参照:出入国在留管理庁・報道発表資料(令和4月3月29日)
https://www.moj.go.jp/isa/publications/press/13_00001.html
また先程参照した独立行政法人農畜産業振興機構のデータの中で、代替肉製品を喫食する層と喫食しない層を比較したグラフ(下記左側)があります。食に対する志向性に関する統計なのですが、代替肉を喫食する層はそうでない層と比べて明らかに”安全・菜食・健康”に関する意識が高いことが分かります。そのような志向性に対する意識が高い層が代替肉の需要を牽引しているようです。
また喫食頻度に関するグラフ(下記右側)は、代替肉喫食者層の1年前と比した喫食頻度に関する調査です。少なくとも1/3、多い国では1/2の回答者が喫食量が増加したと回答しています。新しい時代の多様な価値観が受け入れられていることに加え、技術の進化と共に製品クオリティが飛躍的に向上しており、代替肉が食事として”美味しくなった”ことも大きく関係している可能性があります。
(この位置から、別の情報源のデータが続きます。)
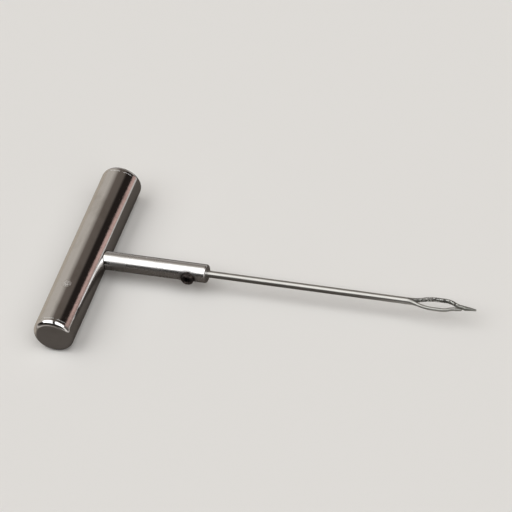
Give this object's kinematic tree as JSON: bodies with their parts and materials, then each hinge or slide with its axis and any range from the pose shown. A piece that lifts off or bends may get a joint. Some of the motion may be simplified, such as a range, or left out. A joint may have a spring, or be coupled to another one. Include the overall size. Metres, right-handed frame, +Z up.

今後は時代の価値観の変化及び技術の進化により、更に代替肉ユーザーは増加していくかもしれません。
参照:独立行政法人農畜産業振興機構・各国における食肉代替食品の消費動向
https://www.alic.go.jp/index.html
3.食品製造業としての対応
現在、数多くの企業が代替肉市場に参戦し、市場規模は企業・ユーザー共に劇的に増加中です。ベジタリアンやヴィーガン、宗教上の理由から肉を食べることが出来ない方々にも食べて頂けるこの食品は、今後は更に市場規模が拡大していくことと思います。代替肉を使用したハンバーガーやハム等の様々な種類の製品が開発され、現在代替肉市場は大変魅力的なラインナップとなっています。現時点では資金力のある大手企業を中心に市場が動いている印象を受けますが、今後は需要の拡大と共に中小企業も代替肉市場に参加せざるを得ない時が来るかもしれません。
その来るべき時に備え常日頃から準備しておかなければならない事は、高効率化された生産体制ではないでしょうか。柔軟かつ効率的な生産体制が整っていなければ新しい製品に積極的に対応できず、市場参入の機会を逃してしまいます。多様な価値観や地球環境の変化により、ここ日本においても近い将来劇的な食生活の変化が引き起こされるかもしれません。様々な環境の変化に臨機応変に対応出来るよう、未来に向けて着実に効率化を進めて行くことが重要でしょう。